Summer in the Field: Evaluating the Liberation Health Model Amongst Greek Social Workers

There is a wealth of information on the mental health challenges across the globe. Whether global prevalence rates, specific population variations, differing access to mental health services, or the impacts of global or local events are being examined, there is great, documented need for mental health support.
Depending upon the situation, a person’s life experiences, and their self-identified suffering or symptoms, it could make sense to employ a vast array of different clinical treatment modalities – for instance, cognitive behavioral therapies, psychodynamic practices or protocols specifically intended to address trauma responses.
The Liberation Health Model is a clinical framework that acknowledges the sociopolitical factors that contribute to a person’s mental health challenges.
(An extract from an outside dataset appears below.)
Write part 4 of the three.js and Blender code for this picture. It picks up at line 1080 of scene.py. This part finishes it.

The model posits that the problems of individuals and families can only be understood with a rooting in the political, economic and social conditions of the person’s context. For example, the model would encourage practitioners and service users to acknowledge and challenge how racism, classism, gender norms and expectations, and xenophobia contribute to their problems as well as the contributions of the healthcare system, education system and criminal legal system.
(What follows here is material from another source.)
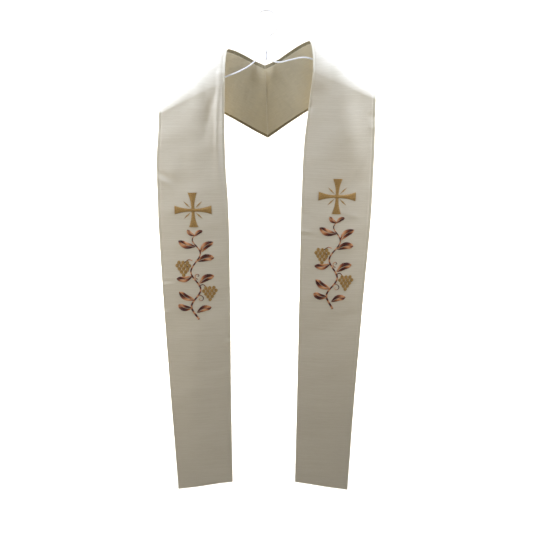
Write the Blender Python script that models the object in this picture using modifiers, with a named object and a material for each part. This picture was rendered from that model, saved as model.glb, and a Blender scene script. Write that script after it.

This specific theoretical clinical model has been successfully applied in the United States for more than 20 years in various social service settings. While there are now practitioners across the world who have studied the Liberation Health Model and employ it in their work with clients, there has not yet been comprehensive training, implementation and evaluation abroad.
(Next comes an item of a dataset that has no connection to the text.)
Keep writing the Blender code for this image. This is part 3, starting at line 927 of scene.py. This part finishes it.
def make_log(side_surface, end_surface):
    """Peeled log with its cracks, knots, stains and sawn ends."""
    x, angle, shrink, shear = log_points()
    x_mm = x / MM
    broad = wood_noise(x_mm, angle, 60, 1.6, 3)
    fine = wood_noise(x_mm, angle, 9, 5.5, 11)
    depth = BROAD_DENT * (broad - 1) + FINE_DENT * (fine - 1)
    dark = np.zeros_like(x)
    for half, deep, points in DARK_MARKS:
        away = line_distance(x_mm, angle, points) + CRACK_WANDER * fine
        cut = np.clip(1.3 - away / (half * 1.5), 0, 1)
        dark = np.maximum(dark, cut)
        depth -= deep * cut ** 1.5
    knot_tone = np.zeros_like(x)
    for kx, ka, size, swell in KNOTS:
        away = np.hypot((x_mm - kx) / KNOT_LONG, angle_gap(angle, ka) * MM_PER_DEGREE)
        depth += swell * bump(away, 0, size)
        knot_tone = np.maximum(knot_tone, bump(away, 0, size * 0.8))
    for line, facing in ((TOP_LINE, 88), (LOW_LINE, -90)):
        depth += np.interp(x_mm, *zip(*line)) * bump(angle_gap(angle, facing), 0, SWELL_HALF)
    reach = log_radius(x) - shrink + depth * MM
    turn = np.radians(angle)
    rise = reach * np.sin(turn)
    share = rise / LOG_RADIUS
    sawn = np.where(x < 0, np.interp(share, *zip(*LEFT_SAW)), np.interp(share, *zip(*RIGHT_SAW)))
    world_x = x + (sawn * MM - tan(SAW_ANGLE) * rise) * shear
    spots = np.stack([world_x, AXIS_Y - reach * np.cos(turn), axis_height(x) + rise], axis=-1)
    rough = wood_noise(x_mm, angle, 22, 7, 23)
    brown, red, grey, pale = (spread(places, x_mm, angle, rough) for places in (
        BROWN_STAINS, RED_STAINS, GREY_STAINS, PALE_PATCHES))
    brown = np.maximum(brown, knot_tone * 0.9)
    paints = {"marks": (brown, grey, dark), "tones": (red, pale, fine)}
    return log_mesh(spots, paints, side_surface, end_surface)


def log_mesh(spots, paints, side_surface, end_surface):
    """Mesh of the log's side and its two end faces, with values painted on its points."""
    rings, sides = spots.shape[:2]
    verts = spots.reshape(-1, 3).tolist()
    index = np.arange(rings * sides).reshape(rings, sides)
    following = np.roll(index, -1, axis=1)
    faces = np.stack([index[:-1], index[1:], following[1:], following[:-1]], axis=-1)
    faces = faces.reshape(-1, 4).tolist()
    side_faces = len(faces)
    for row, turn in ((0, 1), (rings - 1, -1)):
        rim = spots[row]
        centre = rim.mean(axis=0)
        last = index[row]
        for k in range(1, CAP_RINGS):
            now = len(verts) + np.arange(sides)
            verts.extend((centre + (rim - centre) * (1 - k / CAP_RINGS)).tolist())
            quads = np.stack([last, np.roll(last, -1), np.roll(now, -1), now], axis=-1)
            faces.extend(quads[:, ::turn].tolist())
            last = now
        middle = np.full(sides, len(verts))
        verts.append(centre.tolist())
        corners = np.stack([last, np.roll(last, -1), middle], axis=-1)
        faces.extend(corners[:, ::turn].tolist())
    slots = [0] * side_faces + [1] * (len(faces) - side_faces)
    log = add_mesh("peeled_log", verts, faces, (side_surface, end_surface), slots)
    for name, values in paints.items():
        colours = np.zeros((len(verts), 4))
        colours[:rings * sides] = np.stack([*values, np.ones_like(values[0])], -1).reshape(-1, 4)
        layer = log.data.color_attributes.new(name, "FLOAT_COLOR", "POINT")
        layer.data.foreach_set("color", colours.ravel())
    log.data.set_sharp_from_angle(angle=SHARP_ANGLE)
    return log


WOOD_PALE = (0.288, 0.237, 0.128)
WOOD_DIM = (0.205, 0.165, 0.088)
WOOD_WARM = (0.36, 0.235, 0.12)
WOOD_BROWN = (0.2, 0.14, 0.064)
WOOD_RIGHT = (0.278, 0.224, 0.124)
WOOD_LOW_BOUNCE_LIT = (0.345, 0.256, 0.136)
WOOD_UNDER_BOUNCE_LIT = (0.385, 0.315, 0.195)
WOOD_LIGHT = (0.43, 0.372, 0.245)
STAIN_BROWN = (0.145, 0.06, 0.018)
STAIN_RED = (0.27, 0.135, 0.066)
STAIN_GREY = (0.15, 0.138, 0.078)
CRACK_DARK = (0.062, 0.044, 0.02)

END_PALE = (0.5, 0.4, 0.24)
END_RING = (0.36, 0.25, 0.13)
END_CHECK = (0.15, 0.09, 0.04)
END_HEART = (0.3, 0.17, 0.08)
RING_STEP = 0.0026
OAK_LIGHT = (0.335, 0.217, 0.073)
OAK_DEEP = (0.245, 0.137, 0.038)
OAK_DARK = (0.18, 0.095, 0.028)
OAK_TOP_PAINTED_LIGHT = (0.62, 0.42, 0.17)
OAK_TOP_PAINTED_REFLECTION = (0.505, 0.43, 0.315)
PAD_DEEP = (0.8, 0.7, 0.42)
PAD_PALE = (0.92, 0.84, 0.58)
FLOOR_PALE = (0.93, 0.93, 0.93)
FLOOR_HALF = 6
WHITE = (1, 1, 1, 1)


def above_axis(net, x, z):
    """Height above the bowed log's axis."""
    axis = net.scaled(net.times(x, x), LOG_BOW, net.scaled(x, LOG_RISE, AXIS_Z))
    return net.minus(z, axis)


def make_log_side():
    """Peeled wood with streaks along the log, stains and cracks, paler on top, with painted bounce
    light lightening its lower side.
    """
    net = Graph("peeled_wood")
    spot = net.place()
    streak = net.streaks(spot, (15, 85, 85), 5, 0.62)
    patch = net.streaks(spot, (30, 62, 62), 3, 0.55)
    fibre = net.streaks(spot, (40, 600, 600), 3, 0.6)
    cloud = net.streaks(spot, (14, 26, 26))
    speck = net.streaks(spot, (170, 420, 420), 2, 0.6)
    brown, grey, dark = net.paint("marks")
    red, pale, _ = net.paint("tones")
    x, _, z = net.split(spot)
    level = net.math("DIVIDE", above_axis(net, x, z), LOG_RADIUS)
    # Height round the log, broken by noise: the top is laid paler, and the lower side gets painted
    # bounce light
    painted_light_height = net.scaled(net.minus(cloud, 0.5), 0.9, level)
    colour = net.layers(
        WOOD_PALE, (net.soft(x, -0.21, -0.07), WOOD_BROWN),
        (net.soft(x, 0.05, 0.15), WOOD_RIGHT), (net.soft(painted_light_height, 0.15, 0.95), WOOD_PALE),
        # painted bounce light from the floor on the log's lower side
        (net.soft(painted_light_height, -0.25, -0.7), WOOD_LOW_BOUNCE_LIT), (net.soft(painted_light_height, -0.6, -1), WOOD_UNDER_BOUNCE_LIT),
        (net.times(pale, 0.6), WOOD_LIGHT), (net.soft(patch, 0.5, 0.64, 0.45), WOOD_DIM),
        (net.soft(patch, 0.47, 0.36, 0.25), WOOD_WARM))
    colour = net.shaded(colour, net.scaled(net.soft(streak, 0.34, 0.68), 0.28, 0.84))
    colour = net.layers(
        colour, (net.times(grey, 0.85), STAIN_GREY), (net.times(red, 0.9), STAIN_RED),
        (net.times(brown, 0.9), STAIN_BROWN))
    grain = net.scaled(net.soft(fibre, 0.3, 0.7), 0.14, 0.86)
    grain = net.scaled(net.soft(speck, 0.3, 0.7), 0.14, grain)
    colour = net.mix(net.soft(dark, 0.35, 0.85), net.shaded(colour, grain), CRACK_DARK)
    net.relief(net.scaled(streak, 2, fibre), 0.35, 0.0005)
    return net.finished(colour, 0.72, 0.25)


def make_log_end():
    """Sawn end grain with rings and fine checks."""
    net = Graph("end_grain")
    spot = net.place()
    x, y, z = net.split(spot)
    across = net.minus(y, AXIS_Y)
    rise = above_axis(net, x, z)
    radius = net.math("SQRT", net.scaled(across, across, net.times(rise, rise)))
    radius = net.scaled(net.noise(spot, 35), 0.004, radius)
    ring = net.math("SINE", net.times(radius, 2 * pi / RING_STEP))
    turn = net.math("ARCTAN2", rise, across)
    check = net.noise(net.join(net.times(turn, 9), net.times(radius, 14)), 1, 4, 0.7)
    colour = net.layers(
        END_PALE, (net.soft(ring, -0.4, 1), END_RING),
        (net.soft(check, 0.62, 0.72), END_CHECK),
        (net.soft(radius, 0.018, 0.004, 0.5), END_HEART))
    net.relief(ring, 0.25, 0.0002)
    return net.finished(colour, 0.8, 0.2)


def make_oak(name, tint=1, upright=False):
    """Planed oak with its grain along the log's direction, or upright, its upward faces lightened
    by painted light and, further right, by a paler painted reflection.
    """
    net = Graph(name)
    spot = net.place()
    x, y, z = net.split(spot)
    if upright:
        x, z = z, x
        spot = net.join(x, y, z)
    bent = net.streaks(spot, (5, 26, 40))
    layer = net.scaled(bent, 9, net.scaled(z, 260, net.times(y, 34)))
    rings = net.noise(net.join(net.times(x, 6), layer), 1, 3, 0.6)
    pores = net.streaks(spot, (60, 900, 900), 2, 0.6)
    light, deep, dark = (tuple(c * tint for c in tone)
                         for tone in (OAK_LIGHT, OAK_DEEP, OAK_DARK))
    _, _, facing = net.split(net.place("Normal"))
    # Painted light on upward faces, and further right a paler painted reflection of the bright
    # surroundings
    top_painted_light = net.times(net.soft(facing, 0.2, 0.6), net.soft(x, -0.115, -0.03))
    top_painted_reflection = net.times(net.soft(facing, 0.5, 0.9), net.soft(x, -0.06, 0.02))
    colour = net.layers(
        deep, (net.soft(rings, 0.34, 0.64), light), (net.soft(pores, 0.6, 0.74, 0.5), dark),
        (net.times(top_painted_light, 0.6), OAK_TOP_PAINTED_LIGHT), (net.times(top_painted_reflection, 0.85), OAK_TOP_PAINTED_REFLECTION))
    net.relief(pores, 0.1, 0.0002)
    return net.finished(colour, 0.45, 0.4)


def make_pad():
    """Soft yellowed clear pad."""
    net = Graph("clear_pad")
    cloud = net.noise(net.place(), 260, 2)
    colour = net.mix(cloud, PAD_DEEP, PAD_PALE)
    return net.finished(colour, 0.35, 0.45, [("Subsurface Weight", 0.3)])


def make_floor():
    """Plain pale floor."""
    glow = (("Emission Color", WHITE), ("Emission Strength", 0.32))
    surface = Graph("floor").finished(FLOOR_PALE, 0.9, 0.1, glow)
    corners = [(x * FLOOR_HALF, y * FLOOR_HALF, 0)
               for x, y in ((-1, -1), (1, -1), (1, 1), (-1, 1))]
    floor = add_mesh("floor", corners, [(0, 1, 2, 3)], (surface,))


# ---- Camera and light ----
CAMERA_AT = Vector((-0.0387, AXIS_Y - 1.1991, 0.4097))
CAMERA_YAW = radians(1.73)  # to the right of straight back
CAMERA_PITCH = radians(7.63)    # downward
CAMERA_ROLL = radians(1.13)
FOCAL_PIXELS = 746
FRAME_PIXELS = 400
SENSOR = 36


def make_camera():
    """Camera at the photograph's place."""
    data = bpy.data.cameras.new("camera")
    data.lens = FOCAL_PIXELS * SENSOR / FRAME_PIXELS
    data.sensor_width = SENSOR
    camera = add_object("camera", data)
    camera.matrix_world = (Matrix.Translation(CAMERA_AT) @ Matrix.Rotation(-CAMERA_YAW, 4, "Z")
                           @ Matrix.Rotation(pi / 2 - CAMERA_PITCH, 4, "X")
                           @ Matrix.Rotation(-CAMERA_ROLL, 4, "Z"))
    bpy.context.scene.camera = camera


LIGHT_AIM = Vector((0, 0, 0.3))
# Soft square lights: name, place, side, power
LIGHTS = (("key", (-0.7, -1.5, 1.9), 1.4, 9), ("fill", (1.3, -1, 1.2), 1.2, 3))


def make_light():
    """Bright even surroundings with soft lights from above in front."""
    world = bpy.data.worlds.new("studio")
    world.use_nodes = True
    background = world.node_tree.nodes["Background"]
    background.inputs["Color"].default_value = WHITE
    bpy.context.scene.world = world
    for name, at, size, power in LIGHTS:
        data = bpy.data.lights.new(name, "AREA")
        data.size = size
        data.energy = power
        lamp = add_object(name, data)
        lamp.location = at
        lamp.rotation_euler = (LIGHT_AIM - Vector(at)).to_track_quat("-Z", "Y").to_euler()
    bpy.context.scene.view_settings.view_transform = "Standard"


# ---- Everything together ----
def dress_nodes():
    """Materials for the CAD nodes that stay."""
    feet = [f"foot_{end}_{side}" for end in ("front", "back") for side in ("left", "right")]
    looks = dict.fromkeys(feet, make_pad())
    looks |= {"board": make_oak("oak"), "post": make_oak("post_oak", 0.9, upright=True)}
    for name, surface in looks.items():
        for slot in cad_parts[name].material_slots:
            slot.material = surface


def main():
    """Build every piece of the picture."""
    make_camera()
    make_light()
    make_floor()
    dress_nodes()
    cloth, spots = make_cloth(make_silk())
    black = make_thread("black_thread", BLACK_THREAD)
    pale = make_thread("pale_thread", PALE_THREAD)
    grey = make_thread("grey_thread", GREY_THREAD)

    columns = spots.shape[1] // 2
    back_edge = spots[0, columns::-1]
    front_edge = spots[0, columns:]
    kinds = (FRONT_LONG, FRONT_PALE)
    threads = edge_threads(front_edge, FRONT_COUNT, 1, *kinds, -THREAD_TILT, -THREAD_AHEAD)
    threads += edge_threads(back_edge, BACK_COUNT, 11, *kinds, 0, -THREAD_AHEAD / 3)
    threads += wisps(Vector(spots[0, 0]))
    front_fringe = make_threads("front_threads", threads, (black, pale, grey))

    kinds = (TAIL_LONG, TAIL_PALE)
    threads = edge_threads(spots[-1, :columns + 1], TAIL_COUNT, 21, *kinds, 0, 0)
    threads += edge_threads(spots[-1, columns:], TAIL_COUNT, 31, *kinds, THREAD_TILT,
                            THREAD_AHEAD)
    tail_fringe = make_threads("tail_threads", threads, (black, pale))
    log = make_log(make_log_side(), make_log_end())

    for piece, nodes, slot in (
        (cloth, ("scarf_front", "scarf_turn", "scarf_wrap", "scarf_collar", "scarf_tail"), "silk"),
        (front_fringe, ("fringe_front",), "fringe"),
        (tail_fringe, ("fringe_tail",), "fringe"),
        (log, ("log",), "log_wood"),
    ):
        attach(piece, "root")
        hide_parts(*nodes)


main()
This year marks a monumental step in evaluating this model outside of the US. In partnership with Dr. Dawn Belkin Martinez, Associate Dean for Equity & Inclusion and Clinical Professor at the Boston University School of Social Work, Dr. Dimitra-Dora Teloni, Assistant Professor in the Social Work Department at the University of West Attica, Greece, and Panteion University in Greece. As part of my 2024 Summer in the Field Fellowship, I supported training sessions, conducted focus groups and site visits and engaged in mixed methods analysis in order to help enable this clinical framework to be further used globally.
Greece was chosen due to the willingness of Greek academic partners as well as similar sentiments of limitations and challenges encountered in the social service setting. A group of 10 Greek social workers were recruited from a variety of social service settings, ranging from child welfare to substance use programs, to engage in a series of eight training sessions. These trainings included both didactic instruction on the Liberation Health Model theory and methodological steps as well as case presentations and discussions. In between sessions, the participating social workers read articles, used the model to conceptualize cases from their own practice, and kept track of their learnings and ongoing questions.
While the mixed methods analysis is still underway, several important themes have already emerged.
First, front-line social work practitioners demonstrated a level of desire to learn about and practice this model. Participation in the training has been strong and the social workers come with stories for each session of how they have been thinking about the model in their ongoing work. There is hunger for this theoretical approach, and no similar model exists in the Greek context. The Liberation Health interventions focus on 1) identifying dominant worldview messages, 2) deconstructing dominant worldview messages, 3) introducing new information, 4) rescuing the historical memory of change and 5) activism as a therapeutic intervention. The participating social workers reported that these intervention suggestions were welcome and extremely useful. The group reports having additional skills and resources to draw upon in their work.
Second, and related to the first point, this pilot has strongly underscored the value of this model to the social workers themselves. In addition to further equipping the social worker with skills and strategies so that they are more effective in the work with community members, the social workers have also therapeutically gained themselves. One of many moments that crystallizes this point was when a participant used the case presentation opportunity to present herself and her struggles as the client. This social worker’s presenting problem was “frequently feeling stressed and tired” about her work. She described her current work within child welfare, including the large number of children on her caseload, how understaffed the agency is, and the extreme pressure to, seemingly magically and immediately, make problems disappear. Her cell phone could ring at any hour of the night or day, which affects her sleep, relationships and ability to rejuvenate and do enjoyable things.
The Liberation Health Model helps uncover the dominant worldview messages and systems that contribute to her stress: for instance, sexism and gender role messaging that women are expected to care-give and self-sacrifice at all hours of the night and day, or the classist message that the overcrowded and understaffed conditions in the child group home is acceptable for poor children. By calling attention to the sociopolitical factors that bring about stress and tiredness, the social worker feels less that she as an individual is the problem or defective. “Burnout” and “provider fatigue” are common terms associated with the routine accompaniment of someone in suffering; models that also help sustain practitioners are essential.
Certainly, additional learnings and recommendations will emerge as the mixed methods research concludes. It is already apparent though that the Liberation Health Model’s first official implementation and evaluation abroad has produced a wealth of interest, information and effectiveness.